If this film has any flaw, it would be the absence, apart from unnamed background figures, of those whose primary contribution is to challenge the orthodox doctrines of “patriarchal theory” by defining “misandry” as the sexist counterpart of misogyny and placing gender in the much broader contexts of history, cultural anthropology, religious studies, popular culture and so on. Also absent, apart from unnamed background figures, are the organizers (such as Justin Trottier and David Shackleton) of the Canadian Association for Equality, which brings a very diverse group of men together for practical projects that benefit men and boys. But no film (or review) can say everything.
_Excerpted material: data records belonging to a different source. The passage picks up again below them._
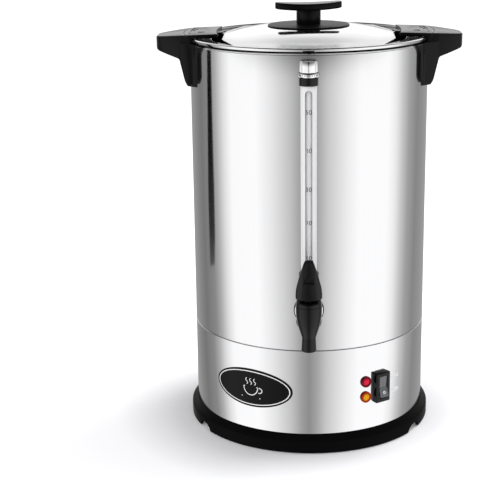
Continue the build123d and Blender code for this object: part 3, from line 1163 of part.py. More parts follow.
parts["valve_stem"] = make_valve_stem()
parts["valve_seat_cup"] = make_seat_cup()
parts["tap_spring"] = make_tap_spring()
parts["lever_pin"] = make_lever_pin()
parts["tap_lever"] = make_tap_lever()
parts["gauge_glass"] = make_gauge_glass()
parts["gauge_shield"] = make_gauge_shield()
parts["gauge_seals"] = make_gauge_seals()
parts["gauge_lower_collar"] = make_lower_collar()
parts["gauge_top_bracket"] = make_top_bracket()
parts["gauge_bracket_nut"] = make_bracket_nut()
parts["gauge_cap"] = make_gauge_cap()
parts["lid_shell"] = make_lid()
parts["lid_seal"] = make_lid_seal()
parts["knob_disc"] = make_knob_disc()
parts["knob_stem"] = make_knob_stem()
parts["knob_bar"] = make_knob_bar()
parts["knob_screw"] = make_knob_screw()
parts["percolator_foot"] = make_percolator_foot()
parts["percolator_tube"] = make_percolator_tube()
parts["coffee_basket"] = make_basket()
parts["basket_cover"] = make_basket_cover()

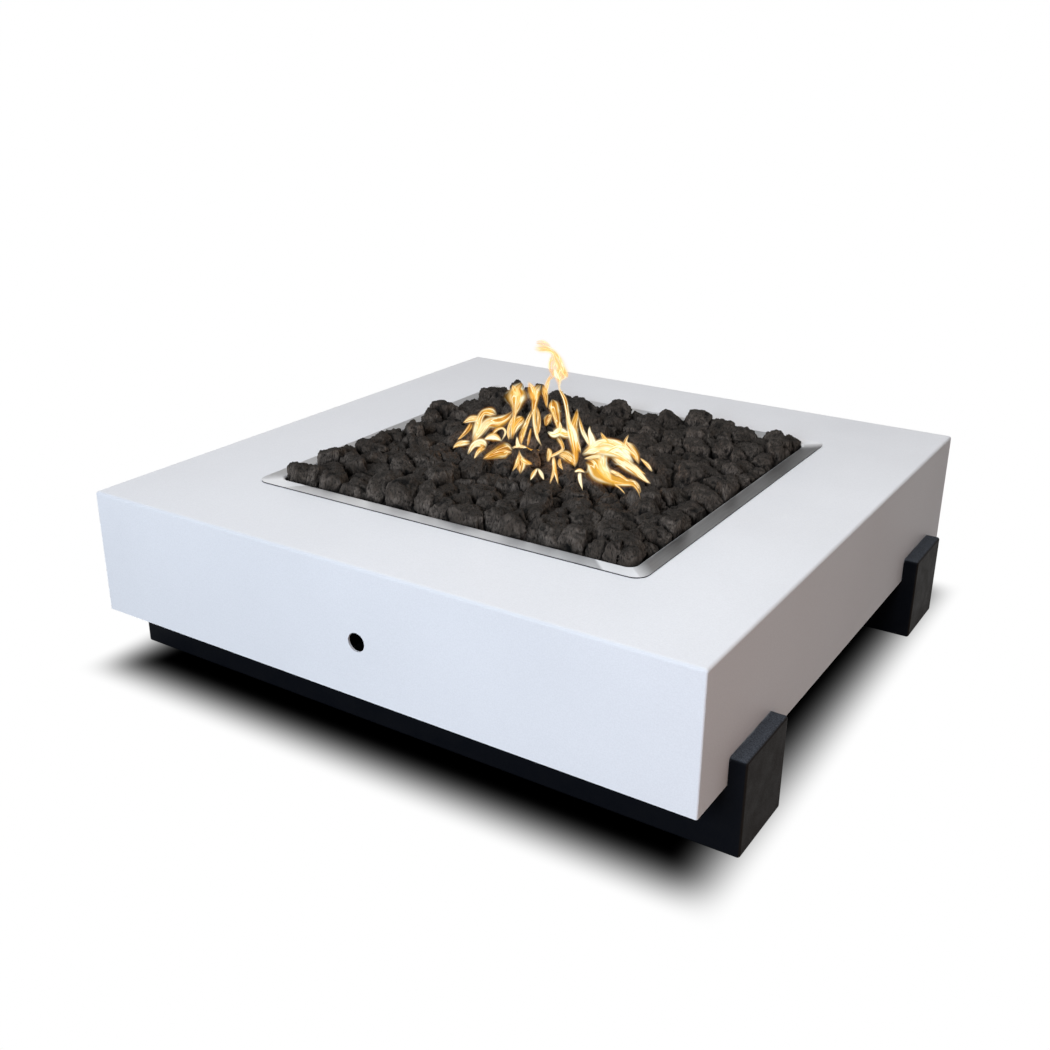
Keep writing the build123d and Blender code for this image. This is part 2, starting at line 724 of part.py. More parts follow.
def throw_seeds(radii, spread, is_free, dice):
    """Places for stones, the largest first, each clear of the ones before."""
    seeds = []
    for radius in radii:
        reach = tray_half - stone_gap - wall_stone_share * radius
        for _ in range(stone_tries):
            x, y = dice.uniform(-reach, reach), dice.uniform(-reach, reach)
            apart = all(
                math.hypot(x - other.X, y - other.Y) > spread * (radius + size) for other, size, _ in seeds
            )
            if apart and is_free(x, y, radius):
                seeds.append((Vector(x, y, 0), radius, dice.random()))
    return seeds


def neighbour_planes(seed, radius, seeds):
    """Planes half a gap short of the boundary to each near stone, set by the stones' sizes."""
    planes = []
    for other, size, _ in seeds:
        away = other - seed
        distance = away.length
        if 0 < distance < 3 * max(radius, size) + radius:
            middle = (distance**2 + radius**2 - size**2) / (2 * distance)
            normal = away / distance
            planes.append((normal, seed.dot(normal) + middle - stone_gap / 2))
    return planes


def tray_planes():
    """Planes that keep a stone out of the recess's rounded corners and folds."""
    planes = []
    slant = math.sqrt(0.5)
    corner_start = tray_half - tray_inside_corner
    for x in (-slant, slant):
        for y in (-slant, slant):
            planes.append((Vector(x, y, 0), slant * (corner_start + tray_half - stone_gap)))
    fold_start = tray_half - tray_bend
    for x, y in ((1, 0), (-1, 0), (0, 1), (0, -1)):
        planes.append((Vector(x, y, -1) * slant, slant * (fold_start - z_tray_floor - stone_gap)))
    return planes


def burner_planes(seed):
    """Planes that keep a lower stone clear of the hub, the rings and the arms."""
    planes = []
    bearing = math.atan2(seed.Y, seed.X)
    outward = Vector(math.cos(bearing), math.sin(bearing), 0)
    distance = math.hypot(seed.X, seed.Y)
    tube = ring_tube / 2
    bands = [(0, max(hub_radius, locknut_across_flats / math.sqrt(3), fibre_washer_diameter / 2))]
    bands += [(radius - tube, radius + tube) for radius in (inner_ring_radius, outer_ring_radius)]
    for inside, outside in bands:
        if distance > outside:
            planes.append((outward * -1, -outside - stone_gap))
            continue
        apothem = (inside - stone_gap) * math.cos(math.pi / ring_sides)
        for i in range(ring_sides):
            angle = 2 * math.pi * (i + 0.5) / ring_sides
            planes.append((Vector(math.cos(angle), math.sin(angle), 0), apothem))
        break
    if distance < outer_ring_radius:
        for i in range(arm_count):
            angle = 2 * math.pi * i / arm_count
            arm = Vector(math.cos(angle), math.sin(angle), 0)
            square = Vector(-arm.Y, arm.X, 0)
            if seed.dot(arm) > 0:
                hand = 1 if seed.dot(square) > 0 else -1
                planes.append((square * -hand, -arm_tube / 2 - stone_gap))
    return planes


def rounding_planes(centre, radius, squash, dice):
    """Planes tangent to a flattened ball, spread evenly round it and then shaken."""
    planes = []
    golden_angle = math.pi * (3 - math.sqrt(5))
    for i in range(stone_facets):
        height = 1 - 2 * (i + 0.5) / stone_facets
        angle = golden_angle * i + dice.uniform(-facet_turn, facet_turn)
        ring = math.sqrt(1 - height**2)
        tipped = height + dice.uniform(-facet_tip, facet_tip)
        normal = Vector(ring * math.cos(angle), ring * math.sin(angle), tipped).normalized()
        reach = radius * dice.uniform(*facet_reaches)
        support = reach * math.sqrt(normal.X**2 + normal.Y**2 + (squash * normal.Z) ** 2)
        planes.append((normal, centre.dot(normal) + support))
    return planes


def stone(z_low, z_high, fixed_planes, loose_planes):
    """One stone: a block cut back by every plane, passing over loose ones that leave a sliver edge."""
    faces = start_block(z_low, z_high)
    for normal, offset in fixed_planes:
        faces = cut_polyhedron(faces, normal, offset)
    for normal, offset in loose_planes:
        trial = cut_polyhedron(faces, normal, offset)
        if trial and shortest_edge(trial) > shortest_stone_edge:
            faces = trial
    return faces


def solid_from(faces):
    return Solid(Shell([Face(Wire.make_polygon(corners)) for corners in faces]))


def lower_stones():
    """Stones on the tray's floor, round and between the burner's tubes."""
    dice = random.Random(stone_seed)

    def is_free(x, y, radius):
        distance = math.hypot(x, y)
        margin = ring_tube / 2 + burner_stone_share * radius
        if distance > outer_ring_radius + margin:
            return True
        if min(abs(x), abs(y)) < arm_tube / 2 + burner_stone_share * radius:
            return False
        return min(abs(distance - ring) for ring in (inner_ring_radius, outer_ring_radius)) > margin

    seeds = throw_seeds(lower_stone_radii, lower_stone_spread, is_free, dice)
    made = []
    for seed, radius, _ in seeds:
        fixed = neighbour_planes(seed, radius, seeds) + tray_planes() + burner_planes(seed)
        centre = seed + Vector(0, 0, (z_tray_floor + z_burner_top) / 2)
        loose = rounding_planes(centre, radius, lower_stone_squash, dice)
        made.append(solid_from(stone(z_tray_floor + stone_gap, z_burner_top, fixed, loose)))
    return group(made)


def upper_stones():
    """The stones that show: a heaped bed from just above the burner to over the flange."""
    dice = random.Random(stone_seed + 1)
    seeds = throw_seeds(upper_stone_radii, upper_stone_spread, lambda x, y, radius: True, dice)
    made = []
    for seed, radius, lift in seeds:
        fixed = neighbour_planes(seed, radius, seeds) + tray_planes()
        crown = z_flange + stone_crown + stone_crown_swing * (2 * lift - 1)
        half_height = (crown - z_stone_split) / 2
        centre = seed + Vector(0, 0, z_stone_split + half_height)
        reach = upper_stone_fullness * radius
        loose = rounding_planes(centre, reach, half_height / reach, dice)
        made.append(solid_from(stone(z_stone_split, crown, fixed, loose)))
    return group(made)


# ---- Nodes ----
def write_node(name, shape):
    export_step(shape, f"parts/{name}.step")


def write_body():
    write_node("top_panel", top_panel())
    write_node("front_panel", front_panel())
    write_node("rear_panel", end_panel(1))
    write_node("left_panel", side_panel(-1))
    write_node("right_panel", side_panel(1))
    write_node("base_frame", base_frame())
    write_node("cutout_frame", cutout_frame())
    for name, end in (("front", -1), ("rear", 1)):
        write_node(f"{name}_cradle_beam", cradle_beam(end))
        write_node(f"{name}_cradle_uprights", cradle_uprights(end))
    write_node("cradle_bolts", cradle_bolts())
    write_node("cradle_washers", cradle_washers())
    write_node("cradle_weld_nuts", cradle_weld_nuts())


def write_tray():
    write_node("burner_tray", burner_tray())
    write_node("outer_burner_ring", burner_ring(outer_ring_radius, outer_port_count))
    write_node("inner_burner_ring", burner_ring(inner_ring_radius, inner_port_count))
    write_node("burner_hub_and_arms", burner_arms())
    write_node("burner_standoffs", burner_standoffs())
    write_node("inlet_nipple", inlet_nipple())
    write_node("fibre_washers", fibre_washers())
    write_node("bulkhead_locknuts", bulkhead_locknuts())
    write_node("tray_elbow", tray_elbow())
    write_node("tray_flare_fitting", flare_fitting(tray_face, (1, 0, 0)))
    write_node("tray_hose_nut", hose_nut(tray_face, (1, 0, 0)))
    write_node("lower_lava_stones", lower_stones())
    write_node("upper_lava_stones", upper_stones())


def write_valve():
    write_node("valve_body", valve_body())
    write_node("valve_ball", valve_ball())
    write_node("valve_seats", valve_seats())
    write_node("valve_caps", valve_caps())
    write_node("valve_stem", valve_stem())
    write_node("stem_seals", stem_seals())
    write_node("neck_locknut", neck_locknut())
    write_node("valve_bracket", valve_bracket())
    write_node("bracket_studs", bracket_studs())
    write_node("bracket_nuts", bracket_nuts())
    write_node("inlet_elbow", inlet_elbow())
    fittings = [flare_fitting(inlet_face, (0, 1, 0)), flare_fitting(outlet_face, (1, 0, 0))]
    write_node("valve_flare_fittings", group(fittings))
    write_node("valve_hose_nut", hose_nut(outlet_face, (1, 0, 0)))
    write_node("gas_hose", gas_hose())


os.makedirs("parts", exist_ok=True)
write_body()
write_tray()
write_valve()
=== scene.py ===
"""Looks for the square gas fire pit table: a white powder-coated body in two black cradles, with a brushed
stainless tray of lava stones and low flames. Metres, in the CAD's own frame."""

import json
import math
import random

import bmesh
import bpy
import numpy as np
from mathutils import Euler, Matrix, Vector


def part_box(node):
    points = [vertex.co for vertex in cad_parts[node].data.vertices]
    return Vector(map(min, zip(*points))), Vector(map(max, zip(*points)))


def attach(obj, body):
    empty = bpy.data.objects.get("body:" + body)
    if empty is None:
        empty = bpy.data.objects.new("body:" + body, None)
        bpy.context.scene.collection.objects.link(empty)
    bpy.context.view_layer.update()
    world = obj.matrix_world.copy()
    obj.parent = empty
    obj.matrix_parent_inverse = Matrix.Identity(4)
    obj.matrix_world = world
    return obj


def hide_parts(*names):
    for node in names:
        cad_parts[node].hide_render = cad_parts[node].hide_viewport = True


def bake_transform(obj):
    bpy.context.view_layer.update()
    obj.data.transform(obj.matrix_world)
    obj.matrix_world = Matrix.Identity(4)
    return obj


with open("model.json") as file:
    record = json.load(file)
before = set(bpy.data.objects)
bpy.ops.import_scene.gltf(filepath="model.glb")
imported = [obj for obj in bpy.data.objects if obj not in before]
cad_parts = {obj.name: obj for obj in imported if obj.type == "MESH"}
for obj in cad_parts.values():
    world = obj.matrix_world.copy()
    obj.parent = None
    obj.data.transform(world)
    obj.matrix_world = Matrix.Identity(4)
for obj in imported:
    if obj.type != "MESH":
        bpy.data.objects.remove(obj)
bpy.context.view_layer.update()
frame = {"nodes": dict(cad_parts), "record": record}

slots = {part["node"]: part["material_slot"] for part in frame["record"]["subparts"]}

# ---- Camera ----
camera_place = (0.8695, -1.4392, 0.8456)
camera_turn = (-32.60, 22.00, -0.424)  # degrees: yaw, down, roll
camera_lens = 41.24
camera_sensor = 36.0

# ---- Patterns and units ----
noise_sum = (0.7, 1.3)  # the sum of two noises mostly lies between these
mm_per_metre = 1000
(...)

To conclude, it should escape no one’s attention that The Red Pill made its debut (at least in the United States and Canada) within weeks of Donald Trump’s election. Why is that link significant? It’s because both presidential campaigns featured gender. At the last moment, someone revealed an old video of Trump boasting in very lewd terms about groping women who, according to Trump, had welcomed his advances. Next, several women accused him of groping them against their stated wishes. Immediately classified both implicitly and explicitly as “rapes” or “sexual assaults” (by journalists, activists and bloggers), Hillary Clinton’s supporters not only branded Trump a “misogynist” but also suggested that he is Everyman (even though he is clearly an “alpha male” and therefore, by definition, can hardly represent all or even most men). Whether Trump actually hates women and plans to persecute them is another matter entirely. I mention the election here only to illustrate the fact that our society is profoundly polarized not merely over Trump in particular but also over sex and gender in general. (Most people no longer know how to define “sexism” or even “misogyny,” to judge from the accusations against Trump, and no longer expect these words to involve hatred or the intention to harm.) Fallout from the election indicates that cultural warfare will prevail for years to come and that misandry will be the keystone of a worldview that demonizes men and therefore happens to illustrate The Red Pill’s underlying context.
Paul Nathan is Advisory Fellow to the Canadian Association for Equality and the co-author, along with Professor Katherine Young, of Spreading Misandry, Legalizing Misandry and Sanctifying Misandry.